Since I cannot use the ? character I resorted to using a function which underpins the ? operator. However, it is not using the index:

EXPLAIN ANALYZE SELECT d FROM jsonthings WHERE jsonb_exists(d->'name','First');
                                                            QUERY PLAN                                                            
----------------------------------------------------------------------------------------------------------------------------------
 Seq Scan on jsonthings  (cost=10000000000.00..10000263637.06 rows=3333334 width=61) (actual time=0.016..3135.119 rows=1 loops=1)
   Filter: jsonb_exists((d -> 'name'::text), 'First'::text)
   Rows Removed by Filter: 10000003
 Planning time: 0.051 ms
 Execution time: 3135.138 ms
(5 rows)

Why is this happening, and what can I do to make the function use the index?
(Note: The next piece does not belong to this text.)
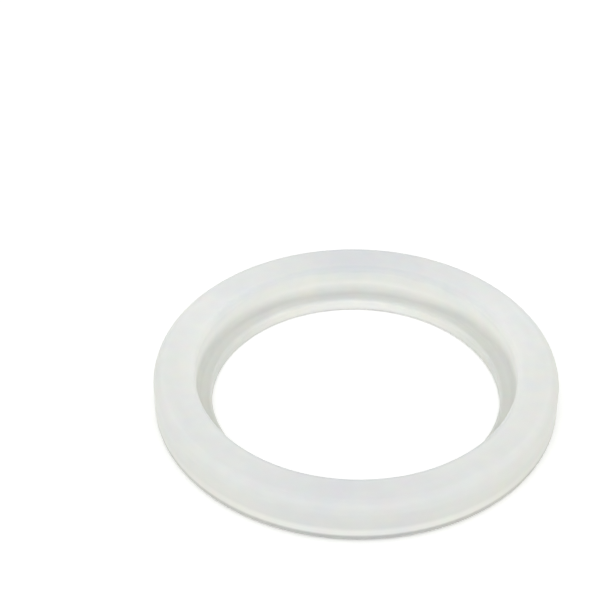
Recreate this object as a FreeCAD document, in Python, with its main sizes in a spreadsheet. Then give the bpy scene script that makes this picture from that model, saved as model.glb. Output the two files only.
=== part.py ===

Note that in reality the table has another 10MM rows in it and I also have enable_seqscan turned off so this isn't a case of the planner deciding not to use the index.

In response to a comment I tried using a custom operator instead:

CREATE OPERATOR ### (
  PROCEDURE = jsonb_exists,
  LEFTARG = jsonb,
  RIGHTARG = text,
  RESTRICT = contsel,
  JOIN = contjoinsel);

But that has the same problem:

EXPLAIN ANALYZE SELECT d FROM jsonthings WHERE d->'name' ### 'First';
                                                           QUERY PLAN                                                           
--------------------------------------------------------------------------------------------------------------------------------
 Seq Scan on jsonthings  (cost=10000000000.00..10000263637.06 rows=10000 width=61) (actual time=0.012..3381.608 rows=1 loops=1)
   Filter: ((d -> 'name'::text) ### 'First'::text)
   Rows Removed by Filter: 10000003
 Planning time: 0.046 ms
 Execution time: 3381.623 ms
(5 rows)

Update

The latest PostgreSql driver (as of March 2015) has the ability to escape the ? character so this specific case is no longer a problem.

Best Answer

Supported operators and workaround

The default operator class for GIN indexes on json columns jsonb_ops only supports these operators (per documentaion):

Name        Indexed Data Type   Indexable Operators
...
jsonb_ops   jsonb               ? ?& ?| @>

You can achieve this the other way round: Create a simple IMMUTABLE SQL function using the ? operator, which can be inlined and will use the index just like the operator itself:

CREATE OR REPLACE FUNCTION jb_contains(jsonb, text)
  RETURNS bool AS
'SELECT $1 ? $2' LANGUAGE sql IMMUTABLE;

This works, I tested in Postgres 9.4 ...

Misunderstandings

However, you have been asking the wrong question. There are two basic misconceptions in your question.

  1. The jsonb operator ? cannot be used to search for values. Only for keys or array elements. The manual:

    Description:
    Does the string exist as a top-level key within the JSON value?

    You got the wrong operator, the WHERE condition cannot work: WHERE d->'name' ? 'First'

  2. The expression index you have doesn't makes sense either way

    CREATE INDEX idx_jsonthings_name ON jsonthings USING GIN ((d->'name'));
    • The expression d->'name' returns a jsonb value. You would need d->>'name' to get the value as text.

    • But that would still be pointless. Since the value of the name key is a simple string, a GIN index (while possible) makes no sense to begin with.

Solutions

You don't need the operator ? - so no workaround either.
Here are two ways that would actually work:

  1. Plain GIN index on d and use the "contains" operator @>:

    CREATE INDEX idx_jsonthings_d_gin ON jsonthings USING GIN (d);
    
    SELECT d FROM jsonthings WHERE d @> '{"name":"First"}'
    

    You could even use the more specialized operator class jsonb_path_ops. See:

  2. B-tree expression index on d->>'email' and test with good old =:

    CREATE INDEX idx_jsonthings_d_email ON jsonthings ((d->>'email'));
    
    SELECT d FROM jsonthings WHERE d->>'email' = 'First';
    

The second index would be considerably smaller and the query faster.